The data
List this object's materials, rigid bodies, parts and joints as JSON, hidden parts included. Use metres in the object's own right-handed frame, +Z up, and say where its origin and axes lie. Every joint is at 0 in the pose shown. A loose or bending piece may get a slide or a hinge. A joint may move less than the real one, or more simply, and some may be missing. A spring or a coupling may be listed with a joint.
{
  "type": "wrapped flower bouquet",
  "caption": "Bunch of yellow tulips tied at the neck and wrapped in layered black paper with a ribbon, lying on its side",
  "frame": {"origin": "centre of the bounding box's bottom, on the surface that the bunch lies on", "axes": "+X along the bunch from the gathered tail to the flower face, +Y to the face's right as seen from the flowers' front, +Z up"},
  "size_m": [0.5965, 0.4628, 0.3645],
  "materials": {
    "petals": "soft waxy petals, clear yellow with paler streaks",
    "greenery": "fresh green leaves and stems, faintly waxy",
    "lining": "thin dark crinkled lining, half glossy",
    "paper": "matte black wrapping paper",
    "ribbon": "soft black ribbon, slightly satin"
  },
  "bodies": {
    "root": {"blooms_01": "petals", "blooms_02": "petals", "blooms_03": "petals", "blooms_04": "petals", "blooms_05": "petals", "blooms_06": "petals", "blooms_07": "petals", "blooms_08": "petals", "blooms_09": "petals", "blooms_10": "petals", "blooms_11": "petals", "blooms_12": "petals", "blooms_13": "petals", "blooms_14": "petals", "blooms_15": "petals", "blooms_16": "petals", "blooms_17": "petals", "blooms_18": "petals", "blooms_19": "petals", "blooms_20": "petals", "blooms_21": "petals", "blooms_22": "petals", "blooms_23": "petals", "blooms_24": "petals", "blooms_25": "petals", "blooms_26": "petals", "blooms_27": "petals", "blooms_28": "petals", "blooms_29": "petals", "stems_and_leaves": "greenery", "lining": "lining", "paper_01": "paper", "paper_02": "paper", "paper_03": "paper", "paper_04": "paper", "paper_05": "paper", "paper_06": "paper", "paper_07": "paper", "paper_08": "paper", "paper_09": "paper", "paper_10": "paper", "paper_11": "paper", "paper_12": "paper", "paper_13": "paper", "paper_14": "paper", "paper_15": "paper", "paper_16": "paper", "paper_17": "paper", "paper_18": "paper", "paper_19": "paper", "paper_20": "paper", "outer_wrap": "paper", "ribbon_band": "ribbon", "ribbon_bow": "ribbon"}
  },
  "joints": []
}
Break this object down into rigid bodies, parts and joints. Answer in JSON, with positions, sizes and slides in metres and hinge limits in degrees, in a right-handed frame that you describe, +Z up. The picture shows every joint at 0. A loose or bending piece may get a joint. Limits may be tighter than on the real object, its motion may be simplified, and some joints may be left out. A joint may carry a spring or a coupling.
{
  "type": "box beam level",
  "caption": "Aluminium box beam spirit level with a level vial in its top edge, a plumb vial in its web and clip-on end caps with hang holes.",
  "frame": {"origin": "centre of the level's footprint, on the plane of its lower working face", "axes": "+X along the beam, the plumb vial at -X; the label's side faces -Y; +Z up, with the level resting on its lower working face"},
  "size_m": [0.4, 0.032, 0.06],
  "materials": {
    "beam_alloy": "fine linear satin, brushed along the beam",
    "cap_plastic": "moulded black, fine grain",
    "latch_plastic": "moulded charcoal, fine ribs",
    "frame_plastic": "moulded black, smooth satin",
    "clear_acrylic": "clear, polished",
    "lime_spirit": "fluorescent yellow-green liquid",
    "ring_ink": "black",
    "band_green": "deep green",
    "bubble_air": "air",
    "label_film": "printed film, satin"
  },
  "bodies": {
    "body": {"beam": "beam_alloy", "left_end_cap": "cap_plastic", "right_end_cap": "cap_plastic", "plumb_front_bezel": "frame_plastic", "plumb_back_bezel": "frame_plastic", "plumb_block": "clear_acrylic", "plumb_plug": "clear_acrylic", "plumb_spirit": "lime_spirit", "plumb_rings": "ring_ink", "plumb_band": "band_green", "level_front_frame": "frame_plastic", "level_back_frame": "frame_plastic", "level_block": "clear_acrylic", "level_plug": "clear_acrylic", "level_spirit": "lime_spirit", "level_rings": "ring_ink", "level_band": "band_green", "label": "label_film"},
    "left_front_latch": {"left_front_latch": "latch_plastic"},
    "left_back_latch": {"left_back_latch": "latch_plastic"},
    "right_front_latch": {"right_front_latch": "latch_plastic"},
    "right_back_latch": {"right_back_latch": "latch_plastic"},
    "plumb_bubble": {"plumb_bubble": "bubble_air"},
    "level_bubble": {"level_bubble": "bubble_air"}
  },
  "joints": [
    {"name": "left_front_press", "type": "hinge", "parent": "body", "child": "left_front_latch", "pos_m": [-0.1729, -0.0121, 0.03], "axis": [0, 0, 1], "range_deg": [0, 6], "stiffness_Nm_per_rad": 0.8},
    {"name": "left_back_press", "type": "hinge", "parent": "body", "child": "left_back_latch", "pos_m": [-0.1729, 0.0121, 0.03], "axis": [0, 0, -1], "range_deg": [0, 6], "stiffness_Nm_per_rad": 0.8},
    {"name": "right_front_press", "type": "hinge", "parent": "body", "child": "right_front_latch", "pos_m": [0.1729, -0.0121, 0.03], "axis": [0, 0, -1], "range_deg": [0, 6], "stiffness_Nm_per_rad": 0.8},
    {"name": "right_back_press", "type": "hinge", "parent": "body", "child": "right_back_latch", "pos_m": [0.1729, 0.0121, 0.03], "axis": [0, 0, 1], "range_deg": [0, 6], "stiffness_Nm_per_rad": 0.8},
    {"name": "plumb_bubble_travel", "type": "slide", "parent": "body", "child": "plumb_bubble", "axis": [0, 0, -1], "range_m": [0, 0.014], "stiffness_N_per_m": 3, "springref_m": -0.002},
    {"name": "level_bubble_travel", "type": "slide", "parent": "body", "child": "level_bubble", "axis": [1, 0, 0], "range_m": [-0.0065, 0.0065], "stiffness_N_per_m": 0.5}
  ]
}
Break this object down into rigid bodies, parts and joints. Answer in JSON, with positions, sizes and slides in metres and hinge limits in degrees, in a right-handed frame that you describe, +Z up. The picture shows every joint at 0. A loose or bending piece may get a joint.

Required work
Output all records verbatim.

Final result
List this object's materials, rigid bodies, parts and joints as JSON, hidden parts included. Use metres in the object's own right-handed frame, +Z up, and say where its origin and axes lie. Every joint is at 0 in the pose shown. A loose or bending piece may get a slide or a hinge. A joint may move less than the real one, or more simply, and some may be missing. A spring or a coupling may be listed with a joint.
{
  "type": "wrapped flower bouquet",
  "caption": "Bunch of yellow tulips tied at the neck and wrapped in layered black paper with a ribbon, lying on its side",
  "frame": {"origin": "centre of the bounding box's bottom, on the surface that the bunch lies on", "axes": "+X along the bunch from the gathered tail to the flower face, +Y to the face's right as seen from the flowers' front, +Z up"},
  "size_m": [0.5965, 0.4628, 0.3645],
  "materials": {
    "petals": "soft waxy petals, clear yellow with paler streaks",
    "greenery": "fresh green leaves and stems, faintly waxy",
    "lining": "thin dark crinkled lining, half glossy",
    "paper": "matte black wrapping paper",
    "ribbon": "soft black ribbon, slightly satin"
  },
  "bodies": {
    "root": {"blooms_01": "petals", "blooms_02": "petals", "blooms_03": "petals", "blooms_04": "petals", "blooms_05": "petals", "blooms_06": "petals", "blooms_07": "petals", "blooms_08": "petals", "blooms_09": "petals", "blooms_10": "petals", "blooms_11": "petals", "blooms_12": "petals", "blooms_13": "petals", "blooms_14": "petals", "blooms_15": "petals", "blooms_16": "petals", "blooms_17": "petals", "blooms_18": "petals", "blooms_19": "petals", "blooms_20": "petals", "blooms_21": "petals", "blooms_22": "petals", "blooms_23": "petals", "blooms_24": "petals", "blooms_25": "petals", "blooms_26": "petals", "blooms_27": "petals", "blooms_28": "petals", "blooms_29": "petals", "stems_and_leaves": "greenery", "lining": "lining", "paper_01": "paper", "paper_02": "paper", "paper_03": "paper", "paper_04": "paper", "paper_05": "paper", "paper_06": "paper", "paper_07": "paper", "paper_08": "paper", "paper_09": "paper", "paper_10": "paper", "paper_11": "paper", "paper_12": "paper", "paper_13": "paper", "paper_14": "paper", "paper_15": "paper", "paper_16": "paper", "paper_17": "paper", "paper_18": "paper", "paper_19": "paper", "paper_20": "paper", "outer_wrap": "paper", "ribbon_band": "ribbon", "ribbon_bow": "ribbon"}
  },
  "joints": []
}
Break this object down into rigid bodies, parts and joints. Answer in JSON, with positions, sizes and slides in metres and hinge limits in degrees, in a right-handed frame that you describe, +Z up. The picture shows every joint at 0. A loose or bending piece may get a joint. Limits may be tighter than on the real object, its motion may be simplified, and some joints may be left out. A joint may carry a spring or a coupling.
{
  "type": "box beam level",
  "caption": "Aluminium box beam spirit level with a level vial in its top edge, a plumb vial in its web and clip-on end caps with hang holes.",
  "frame": {"origin": "centre of the level's footprint, on the plane of its lower working face", "axes": "+X along the beam, the plumb vial at -X; the label's side faces -Y; +Z up, with the level resting on its lower working face"},
  "size_m": [0.4, 0.032, 0.06],
  "materials": {
    "beam_alloy": "fine linear satin, brushed along the beam",
    "cap_plastic": "moulded black, fine grain",
    "latch_plastic": "moulded charcoal, fine ribs",
    "frame_plastic": "moulded black, smooth satin",
    "clear_acrylic": "clear, polished",
    "lime_spirit": "fluorescent yellow-green liquid",
    "ring_ink": "black",
    "band_green": "deep green",
    "bubble_air": "air",
    "label_film": "printed film, satin"
  },
  "bodies": {
    "body": {"beam": "beam_alloy", "left_end_cap": "cap_plastic", "right_end_cap": "cap_plastic", "plumb_front_bezel": "frame_plastic", "plumb_back_bezel": "frame_plastic", "plumb_block": "clear_acrylic", "plumb_plug": "clear_acrylic", "plumb_spirit": "lime_spirit", "plumb_rings": "ring_ink", "plumb_band": "band_green", "level_front_frame": "frame_plastic", "level_back_frame": "frame_plastic", "level_block": "clear_acrylic", "level_plug": "clear_acrylic", "level_spirit": "lime_spirit", "level_rings": "ring_ink", "level_band": "band_green", "label": "label_film"},
    "left_front_latch": {"left_front_latch": "latch_plastic"},
    "left_back_latch": {"left_back_latch": "latch_plastic"},
    "right_front_latch": {"right_front_latch": "latch_plastic"},
    "right_back_latch": {"right_back_latch": "latch_plastic"},
    "plumb_bubble": {"plumb_bubble": "bubble_air"},
    "level_bubble": {"level_bubble": "bubble_air"}
  },
  "joints": [
    {"name": "left_front_press", "type": "hinge", "parent": "body", "child": "left_front_latch", "pos_m": [-0.1729, -0.0121, 0.03], "axis": [0, 0, 1], "range_deg": [0, 6], "stiffness_Nm_per_rad": 0.8},
    {"name": "left_back_press", "type": "hinge", "parent": "body", "child": "left_back_latch", "pos_m": [-0.1729, 0.0121, 0.03], "axis": [0, 0, -1], "range_deg": [0, 6], "stiffness_Nm_per_rad": 0.8},
    {"name": "right_front_press", "type": "hinge", "parent": "body", "child": "right_front_latch", "pos_m": [0.1729, -0.0121, 0.03], "axis": [0, 0, -1], "range_deg": [0, 6], "stiffness_Nm_per_rad": 0.8},
    {"name": "right_back_press", "type": "hinge", "parent": "body", "child": "right_back_latch", "pos_m": [0.1729, 0.0121, 0.03], "axis": [0, 0, 1], "range_deg": [0, 6], "stiffness_Nm_per_rad": 0.8},
    {"name": "plumb_bubble_travel", "type": "slide", "parent": "body", "child": "plumb_bubble", "axis": [0, 0, -1], "range_m": [0, 0.014], "stiffness_N_per_m": 3, "springref_m": -0.002},
    {"name": "level_bubble_travel", "type": "slide", "parent": "body", "child": "level_bubble", "axis": [1, 0, 0], "range_m": [-0.0065, 0.0065], "stiffness_N_per_m": 0.5}
  ]
}
Break this object down into rigid bodies, parts and joints. Answer in JSON, with positions, sizes and slides in metres and hinge limits in degrees, in a right-handed frame that you describe, +Z up. The picture shows every joint at 0. A loose or bending piece may get a joint.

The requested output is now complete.